**Given request:** Check each line below for the word "into", and copy those that have it.

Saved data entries
———

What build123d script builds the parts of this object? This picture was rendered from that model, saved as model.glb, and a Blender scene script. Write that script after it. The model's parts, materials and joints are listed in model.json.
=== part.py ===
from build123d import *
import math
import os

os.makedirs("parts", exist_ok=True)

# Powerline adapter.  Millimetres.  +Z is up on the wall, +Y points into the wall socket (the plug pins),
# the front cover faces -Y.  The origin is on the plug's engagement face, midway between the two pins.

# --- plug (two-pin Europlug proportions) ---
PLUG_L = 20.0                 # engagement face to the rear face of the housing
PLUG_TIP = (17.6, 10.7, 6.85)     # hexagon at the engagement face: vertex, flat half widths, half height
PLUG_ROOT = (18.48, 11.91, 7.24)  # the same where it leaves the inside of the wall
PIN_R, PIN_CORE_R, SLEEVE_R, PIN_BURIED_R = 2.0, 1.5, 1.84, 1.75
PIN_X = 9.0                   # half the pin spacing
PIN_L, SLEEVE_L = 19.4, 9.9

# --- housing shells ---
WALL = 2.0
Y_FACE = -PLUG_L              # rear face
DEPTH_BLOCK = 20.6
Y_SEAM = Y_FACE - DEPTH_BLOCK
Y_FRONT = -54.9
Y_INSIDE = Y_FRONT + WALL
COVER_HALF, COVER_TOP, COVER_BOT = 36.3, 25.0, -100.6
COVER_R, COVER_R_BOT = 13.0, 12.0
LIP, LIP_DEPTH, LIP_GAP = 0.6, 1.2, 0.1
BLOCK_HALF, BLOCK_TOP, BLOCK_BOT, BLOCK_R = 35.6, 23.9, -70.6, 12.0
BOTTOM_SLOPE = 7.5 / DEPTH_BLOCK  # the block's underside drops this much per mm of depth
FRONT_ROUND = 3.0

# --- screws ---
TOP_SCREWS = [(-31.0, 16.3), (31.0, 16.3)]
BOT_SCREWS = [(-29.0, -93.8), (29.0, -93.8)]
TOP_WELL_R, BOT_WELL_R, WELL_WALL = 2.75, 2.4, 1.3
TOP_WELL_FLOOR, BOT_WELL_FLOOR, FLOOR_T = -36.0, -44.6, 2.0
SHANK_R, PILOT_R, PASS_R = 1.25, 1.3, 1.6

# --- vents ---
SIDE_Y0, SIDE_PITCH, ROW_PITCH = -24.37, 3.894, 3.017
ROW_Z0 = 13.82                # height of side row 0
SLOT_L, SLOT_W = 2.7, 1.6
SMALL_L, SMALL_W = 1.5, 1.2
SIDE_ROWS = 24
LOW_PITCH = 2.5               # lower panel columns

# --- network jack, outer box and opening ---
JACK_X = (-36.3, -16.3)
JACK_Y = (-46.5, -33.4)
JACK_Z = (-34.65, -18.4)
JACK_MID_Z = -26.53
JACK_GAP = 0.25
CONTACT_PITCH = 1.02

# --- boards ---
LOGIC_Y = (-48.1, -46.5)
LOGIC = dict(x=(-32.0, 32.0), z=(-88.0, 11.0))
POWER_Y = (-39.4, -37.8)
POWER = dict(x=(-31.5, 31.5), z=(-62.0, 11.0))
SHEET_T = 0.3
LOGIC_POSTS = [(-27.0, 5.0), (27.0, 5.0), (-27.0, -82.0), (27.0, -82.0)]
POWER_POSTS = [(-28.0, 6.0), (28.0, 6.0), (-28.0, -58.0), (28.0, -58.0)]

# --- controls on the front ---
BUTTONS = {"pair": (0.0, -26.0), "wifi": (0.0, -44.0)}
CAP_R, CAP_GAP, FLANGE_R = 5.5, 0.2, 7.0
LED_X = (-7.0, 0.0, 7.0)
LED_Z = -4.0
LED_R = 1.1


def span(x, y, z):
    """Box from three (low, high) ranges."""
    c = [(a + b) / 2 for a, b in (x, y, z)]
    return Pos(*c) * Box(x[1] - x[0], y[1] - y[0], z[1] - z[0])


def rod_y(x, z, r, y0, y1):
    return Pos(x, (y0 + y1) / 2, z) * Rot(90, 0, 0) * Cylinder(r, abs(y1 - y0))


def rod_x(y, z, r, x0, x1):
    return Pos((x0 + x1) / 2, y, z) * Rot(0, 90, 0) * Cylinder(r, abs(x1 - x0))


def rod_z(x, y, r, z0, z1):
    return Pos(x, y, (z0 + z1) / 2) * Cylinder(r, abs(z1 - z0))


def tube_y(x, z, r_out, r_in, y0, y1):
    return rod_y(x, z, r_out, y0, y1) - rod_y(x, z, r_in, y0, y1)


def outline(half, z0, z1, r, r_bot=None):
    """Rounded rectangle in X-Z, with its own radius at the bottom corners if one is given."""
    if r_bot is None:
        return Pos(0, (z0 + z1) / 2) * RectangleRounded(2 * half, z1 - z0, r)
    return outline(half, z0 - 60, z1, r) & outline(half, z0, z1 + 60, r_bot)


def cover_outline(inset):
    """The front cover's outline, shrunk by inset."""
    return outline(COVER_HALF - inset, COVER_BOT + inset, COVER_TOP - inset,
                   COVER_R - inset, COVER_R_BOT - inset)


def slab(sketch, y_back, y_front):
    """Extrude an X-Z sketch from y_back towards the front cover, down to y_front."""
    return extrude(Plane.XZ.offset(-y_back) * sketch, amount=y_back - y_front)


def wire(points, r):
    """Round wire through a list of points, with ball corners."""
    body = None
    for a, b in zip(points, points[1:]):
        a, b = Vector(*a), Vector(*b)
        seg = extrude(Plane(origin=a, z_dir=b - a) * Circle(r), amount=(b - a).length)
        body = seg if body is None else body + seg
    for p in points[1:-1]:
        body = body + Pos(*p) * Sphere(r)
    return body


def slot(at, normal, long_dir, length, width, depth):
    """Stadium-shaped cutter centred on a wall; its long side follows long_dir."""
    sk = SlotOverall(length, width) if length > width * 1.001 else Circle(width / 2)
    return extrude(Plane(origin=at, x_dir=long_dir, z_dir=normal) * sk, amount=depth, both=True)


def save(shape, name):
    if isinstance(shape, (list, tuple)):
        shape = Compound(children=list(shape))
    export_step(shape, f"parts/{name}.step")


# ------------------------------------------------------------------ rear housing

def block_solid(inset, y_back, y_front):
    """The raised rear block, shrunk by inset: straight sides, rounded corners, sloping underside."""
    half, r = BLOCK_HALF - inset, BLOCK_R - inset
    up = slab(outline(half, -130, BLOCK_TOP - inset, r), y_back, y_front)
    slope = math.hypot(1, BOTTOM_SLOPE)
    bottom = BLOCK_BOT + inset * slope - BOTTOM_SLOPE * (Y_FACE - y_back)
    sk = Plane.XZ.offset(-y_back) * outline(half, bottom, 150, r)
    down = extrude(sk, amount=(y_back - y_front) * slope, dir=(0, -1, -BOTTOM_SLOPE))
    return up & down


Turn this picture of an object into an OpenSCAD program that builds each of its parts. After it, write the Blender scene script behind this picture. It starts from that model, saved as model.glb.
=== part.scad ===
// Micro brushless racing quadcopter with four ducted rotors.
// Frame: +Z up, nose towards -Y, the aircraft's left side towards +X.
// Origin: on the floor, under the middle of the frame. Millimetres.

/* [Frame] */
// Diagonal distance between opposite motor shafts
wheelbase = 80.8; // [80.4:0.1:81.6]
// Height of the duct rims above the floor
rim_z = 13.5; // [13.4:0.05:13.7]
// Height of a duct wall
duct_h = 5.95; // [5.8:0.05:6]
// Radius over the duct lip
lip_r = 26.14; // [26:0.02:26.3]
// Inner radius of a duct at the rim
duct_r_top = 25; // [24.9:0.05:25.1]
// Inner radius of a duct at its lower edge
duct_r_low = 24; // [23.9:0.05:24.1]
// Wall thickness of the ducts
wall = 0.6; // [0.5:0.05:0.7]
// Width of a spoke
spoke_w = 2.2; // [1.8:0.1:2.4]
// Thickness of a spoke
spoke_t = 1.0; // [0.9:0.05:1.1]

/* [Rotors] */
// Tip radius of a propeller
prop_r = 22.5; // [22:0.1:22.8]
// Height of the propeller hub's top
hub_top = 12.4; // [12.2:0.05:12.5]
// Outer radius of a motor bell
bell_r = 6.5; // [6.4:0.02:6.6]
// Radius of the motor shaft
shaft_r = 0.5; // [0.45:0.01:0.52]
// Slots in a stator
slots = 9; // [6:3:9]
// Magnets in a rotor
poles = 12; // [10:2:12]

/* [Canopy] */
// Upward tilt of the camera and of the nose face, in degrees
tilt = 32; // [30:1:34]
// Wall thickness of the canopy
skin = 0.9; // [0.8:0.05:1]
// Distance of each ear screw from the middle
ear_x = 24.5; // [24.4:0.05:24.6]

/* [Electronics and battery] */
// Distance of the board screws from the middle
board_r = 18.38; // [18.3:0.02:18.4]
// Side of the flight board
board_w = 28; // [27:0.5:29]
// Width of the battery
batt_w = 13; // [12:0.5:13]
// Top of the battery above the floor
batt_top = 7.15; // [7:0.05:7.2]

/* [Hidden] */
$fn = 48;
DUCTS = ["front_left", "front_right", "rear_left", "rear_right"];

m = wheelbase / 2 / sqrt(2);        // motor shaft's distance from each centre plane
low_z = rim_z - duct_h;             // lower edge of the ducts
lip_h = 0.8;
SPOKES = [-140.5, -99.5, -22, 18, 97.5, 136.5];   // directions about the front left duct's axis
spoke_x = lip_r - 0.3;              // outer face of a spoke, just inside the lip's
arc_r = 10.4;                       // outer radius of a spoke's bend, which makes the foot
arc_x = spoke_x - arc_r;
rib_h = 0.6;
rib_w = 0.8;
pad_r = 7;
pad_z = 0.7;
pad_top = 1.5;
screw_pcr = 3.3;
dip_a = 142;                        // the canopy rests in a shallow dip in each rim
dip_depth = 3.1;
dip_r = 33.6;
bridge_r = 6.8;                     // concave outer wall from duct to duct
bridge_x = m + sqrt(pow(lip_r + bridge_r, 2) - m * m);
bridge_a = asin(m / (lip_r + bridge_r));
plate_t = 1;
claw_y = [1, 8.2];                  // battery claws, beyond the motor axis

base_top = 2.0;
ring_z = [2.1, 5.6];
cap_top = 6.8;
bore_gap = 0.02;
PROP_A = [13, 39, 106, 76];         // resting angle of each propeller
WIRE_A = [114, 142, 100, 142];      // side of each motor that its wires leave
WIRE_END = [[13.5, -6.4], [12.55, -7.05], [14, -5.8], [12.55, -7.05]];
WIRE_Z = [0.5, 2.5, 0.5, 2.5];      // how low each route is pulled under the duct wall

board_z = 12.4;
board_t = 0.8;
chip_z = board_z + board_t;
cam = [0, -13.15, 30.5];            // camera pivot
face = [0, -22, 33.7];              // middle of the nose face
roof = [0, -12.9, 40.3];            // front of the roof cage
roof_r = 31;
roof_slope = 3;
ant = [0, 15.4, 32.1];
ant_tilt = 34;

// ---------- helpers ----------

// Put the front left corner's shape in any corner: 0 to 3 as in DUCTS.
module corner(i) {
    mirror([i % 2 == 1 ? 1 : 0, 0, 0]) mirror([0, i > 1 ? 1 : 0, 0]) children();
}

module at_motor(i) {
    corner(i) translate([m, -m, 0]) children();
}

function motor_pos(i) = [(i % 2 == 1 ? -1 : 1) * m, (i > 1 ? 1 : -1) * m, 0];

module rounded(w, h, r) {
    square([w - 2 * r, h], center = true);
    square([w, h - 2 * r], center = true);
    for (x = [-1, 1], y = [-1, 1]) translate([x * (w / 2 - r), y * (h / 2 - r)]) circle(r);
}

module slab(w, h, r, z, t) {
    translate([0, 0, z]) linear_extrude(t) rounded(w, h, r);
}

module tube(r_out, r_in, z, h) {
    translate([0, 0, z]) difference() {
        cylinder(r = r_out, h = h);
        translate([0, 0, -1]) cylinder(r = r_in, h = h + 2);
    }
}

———

**Task result:**
# Powerline adapter.  Millimetres.  +Z is up on the wall, +Y points into the wall socket (the plug pins),
Turn this picture of an object into an OpenSCAD program that builds each of its parts. After it, write the Blender scene script behind this picture. It starts from that model, saved as model.glb.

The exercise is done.